The Community issues Management (CIM) Collaborative provides a process-focused convening space for engaging regional, state and national intermediaries in identifying, analyzing and prioritizing issues that impact their community.

 

Background

While parts of America are prospering and growing, far too many regions, communities, families and children are struggling.  In many regions, human services, health care, education, local business, and even public facilities are eroding at accelerating rates. Issues of distance and isolation, and the negative effects of persistent poverty impact a variety of public policies and programs across all sectors.

 

Place-committed, community-serving intermediaries bring a heritage of grounded connections to the people and institutions at the local and regional level.  Outside experts and a multiplicity of programs are not a substitute for the trusted local institution, deeply rooted within its community.

 

Goal

The goal of CIM is to better align community resources with people and place at all levels of governance. The CIM framework accommodates a patchwork quilt approach of acquiring, linking and organizing numerous datasets within an Internet-based geographic information system (GIS).  The CIM system serves as the engine for effectively engaging intermediaries in an open, transparent, and collaborative space. Utilizing the place-based knowledge of these intermediaries CIM’s existing systems framing will ultimately help inform policy makers as to allocation of resources by identifying gaps and overlap in service provision and better aligning funding with state, regional and local needs.

 

What is CIM?

The Community Issues Management (CIM) Collaborative provides a mechanism for engaging stakeholders in identifying, analyzing and prioritizing issues that impact their community and region. This collaboration is comprised of an engaged learning community and unique Internet-based decision support tools. These tools include a suite of applications that enable decision makers to conduct place-based analyses and generate maps and dynamic reports,

 

The CIM system is built within a national-level Internet-based GIS framework that enables intermediaries across the country to add community-specific data and overlay their data with state and national datasets. The collaboration involves integrating health and human services data with other federal, state and local data (i.e., socio-economic, demographic, jurisdictional, political, environmental, and infrastructure data) to: (1) geographically visualize community, regional, and national-level data via the Internet; (2) integrate new spatial data and overlay these data to conduct location-specific analyses; and (3) generate maps, dynamic reports, and “what if” scenarios that utilize the integrated nature of these information systems.

 

Definition – Issues Management

In the private sector the term “Issues Management” has been defined as, “the process used to align organization activities and stakeholder expectations.” 

 

In business, Issue Management refers to the discipline and process of managing business issues and usually implies using technology to electronically automate the process. Electronic issue management has gathered steam as a business and technology movement in recent years as mid-sized and large businesses have realized the advantage of implementing systems to manage, document, and track work. (Reference: Wikipedia - http://en.wikipedia.org/wiki/Issue_management).

 

The term “Community Issues Management” (CIM) is defined as the Deliberation Technology process used to align community resources with people and place. 

 

Which organizations can be involved?

The Community Issues Management Collaborative provides an open convening space for engaging public and nonprofit sector organizations around issues that impact their regional, state or national community. This open space is not dominated by any one organization or institution.  Rather, CIM is facilitated by RUPRI’s Community Information Resource Center to foster transorganizational collaboration.  The contribution of each organization’s piece of the data puzzle contributes to telling a better story about people, place and integrated service provision. Data framed around issues in a visualization context better engages policy makers in making wiser public choices.

 

A Collaborative Partner can:

  • Integrate community datasets into the CIM framework and overlay your data with over 500 existing datasets that currently reside in CIM (for example, health, human service, socio-economic, demographic, jurisdictional, environmental, and infrastructure data)

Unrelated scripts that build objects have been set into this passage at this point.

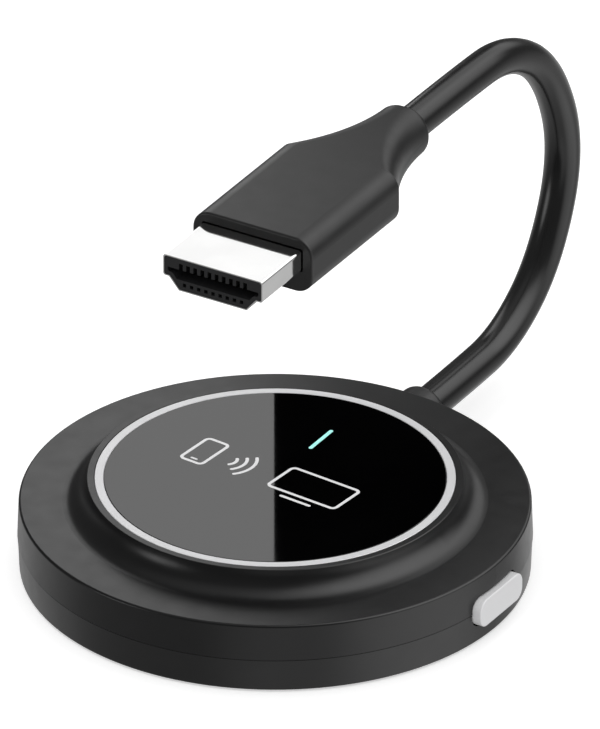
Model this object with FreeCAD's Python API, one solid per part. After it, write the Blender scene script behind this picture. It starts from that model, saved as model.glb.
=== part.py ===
"""Streaming media player: a flat round receiver with a captive video cord.

Millimetres, +Z up. The origin is the centre of the foot's underside, where the
housing stands. +Y points to where the cord leaves the housing, and +X to the key.
"""
import FreeCAD, Part
import math
import os

from FreeCAD import Vector

os.makedirs("parts", exist_ok=True)

# ---------------------------------------------------------------- driving dimensions
# Housing, measured upwards from the foot's underside
BODY_R = 31.22           # widest radius, at the seam
SEAM_STEP = 0.05         # the lower half stands back this much where the two meet
UPPER_DRAFT = 0.16       # how much the side wall narrows from the seam up to the rim
LOWER_DRAFT = 0.21       # how much it narrows from the seam down to the base
BASE_Z = 0.25            # underside of the bottom cover
SEAM_Z = 4.41            # where the two covers meet
RIM_Z = 9.17             # flat ring round the plateau
TOP_Z = 12.20            # plateau, trim ring and panel
PLATEAU_R = 22.8
SWEEP_R = 3.0            # concave sweep from the plateau down to the rim
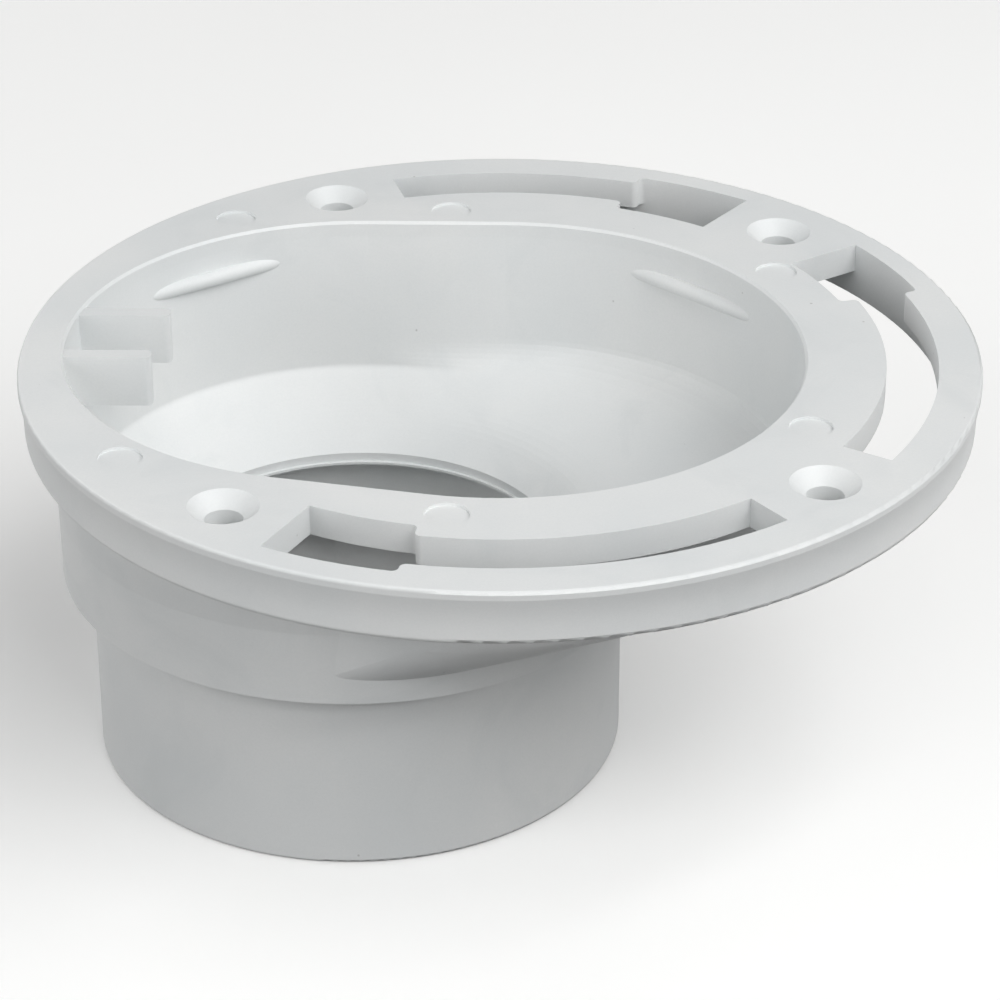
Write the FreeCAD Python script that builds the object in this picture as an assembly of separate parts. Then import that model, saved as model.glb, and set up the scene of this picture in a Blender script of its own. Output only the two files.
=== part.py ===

  • Direct the development and implementation of customized dynamic reports and spatial analysis tools for a community

  • Have full access to dynamic reports and tools developed by other Collaborative Partners and have the option of incorporating what was developed in another communities into a region

  • Enable other partners in a region to contribute their organizations’ pieces of the data puzzle to telling a quantifiable story about people, place and community sustainability

  • Serve as a community convener and enable stakeholders to focus on deliberation and process rather than data and technology

  • Provides an objective framework for determining if an agency’s programs or a funder’s investments are making a difference in a community

How can stakeholders use CIM for local decision making?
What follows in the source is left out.